There's a simple way to curry your sum function with unlimited parameters.

const add = (a) => {
  const next = b => add(a + b);
  next.valueOf = () => a
  return next;
};

const one = add(1);
console.log(one.valueOf());

const two = one + 1;
console.log(two);

const four = two + two;
console.log(four)

const six = add(four)(two);
console.log(six.valueOf());

const eleven = six(4)(1);
console.log(eleven.valueOf());

This add function would run every time you call the curried function with another parameter. Like in the case for const six = four + two;It returns the value from two previous calls and the chain goes on and on.

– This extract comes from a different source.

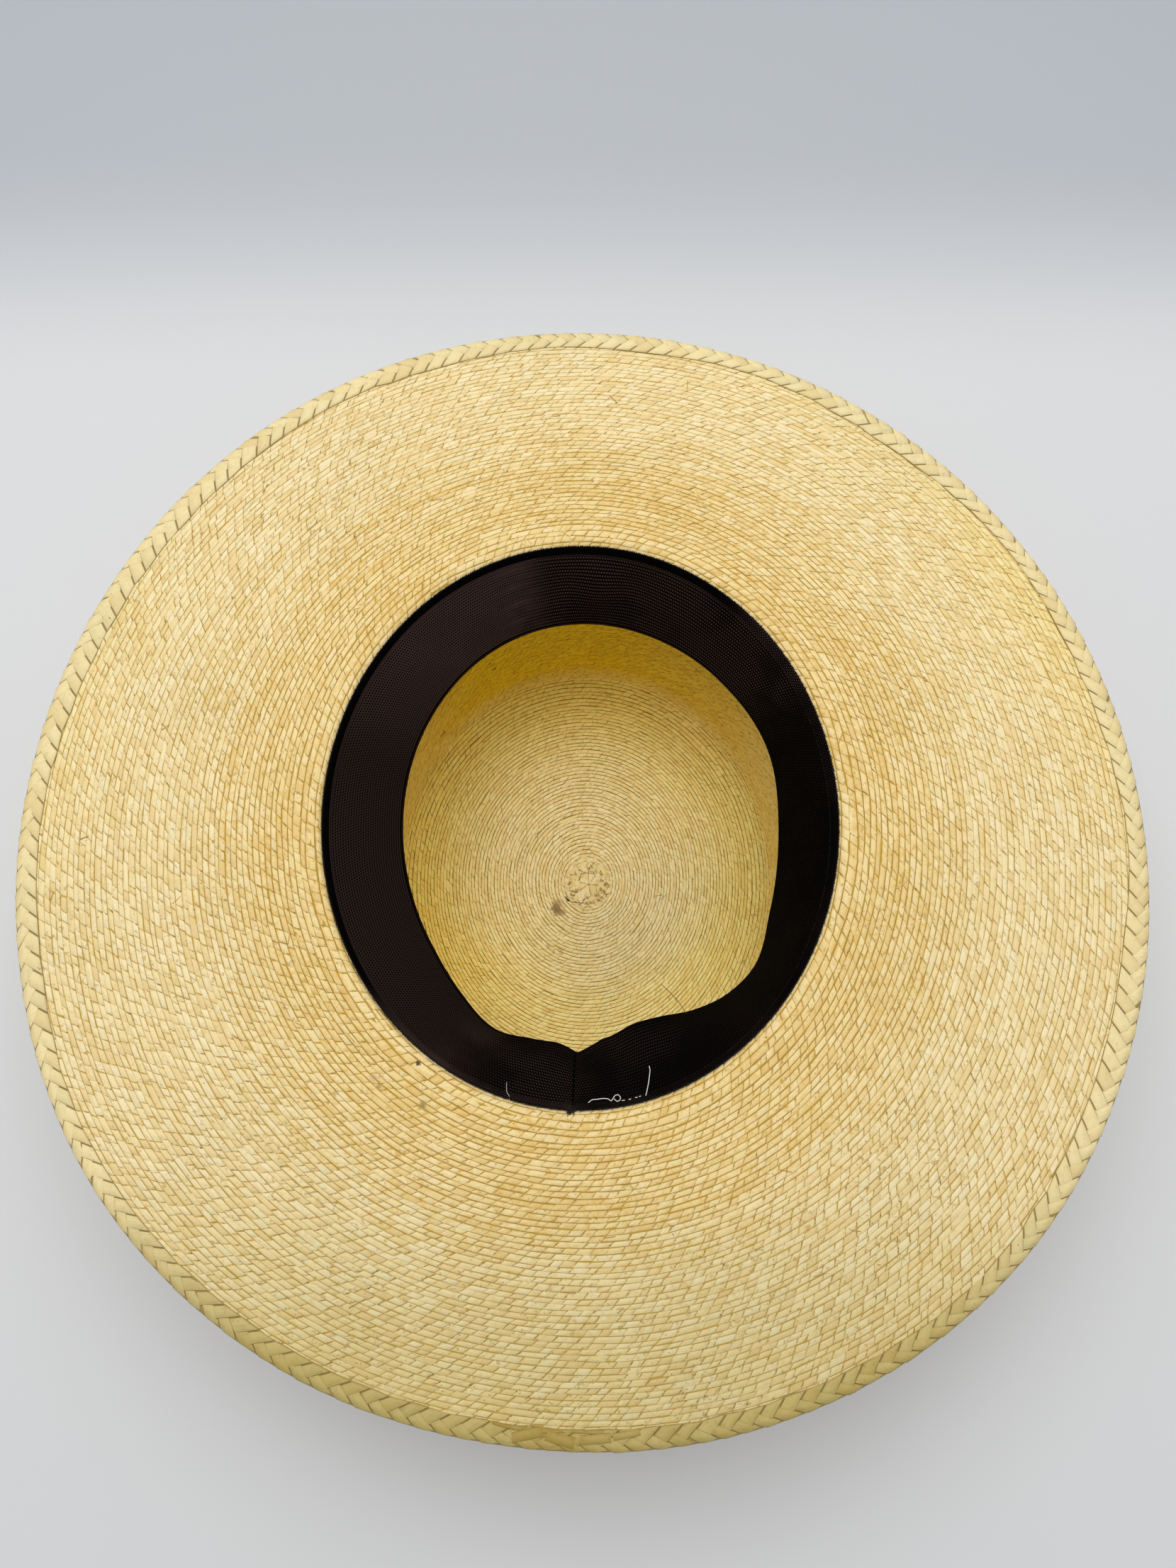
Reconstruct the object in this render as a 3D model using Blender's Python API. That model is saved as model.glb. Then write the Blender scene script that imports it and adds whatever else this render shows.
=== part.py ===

Keep in mind that in order to get the primitive value we need to call .valueOf().

回答5:

Below is a solution inspired by Juan Sebastián Gaitán's solution I have just extended it for below cases:

add(1, 2)(2, 3)(1, 2, 3, 4).valueOf();
add(1,2,3,4).valueOf();
add(1)(2)(3)(4)(5).valueOf();

const add = (a, ...rest) => {
    a += rest.reduce((total, val) => {
        return total + val;
    }, 0);
    const next = (...b) => add(a + b.reduce((total, val) => {
        return total + val;
    }, 0));
    next.valueOf = () => a;
    //console.log('a', a, '; next: ', next, '; rest: ', ...rest);
    return next;
};
console.log(add(1, 2)(2, 3)(1, 2, 3, 4).valueOf()); //18
console.log(add(1,2,3,4).valueOf()); //10
console.log(add(1)(2)(3)(4)(5).valueOf()); //15

As the output is a function, you need valueOf(). to get the value. the function looks little cumbersome because of .reduce() but its very simple to read.

This is a good example of recursive function and a currying function.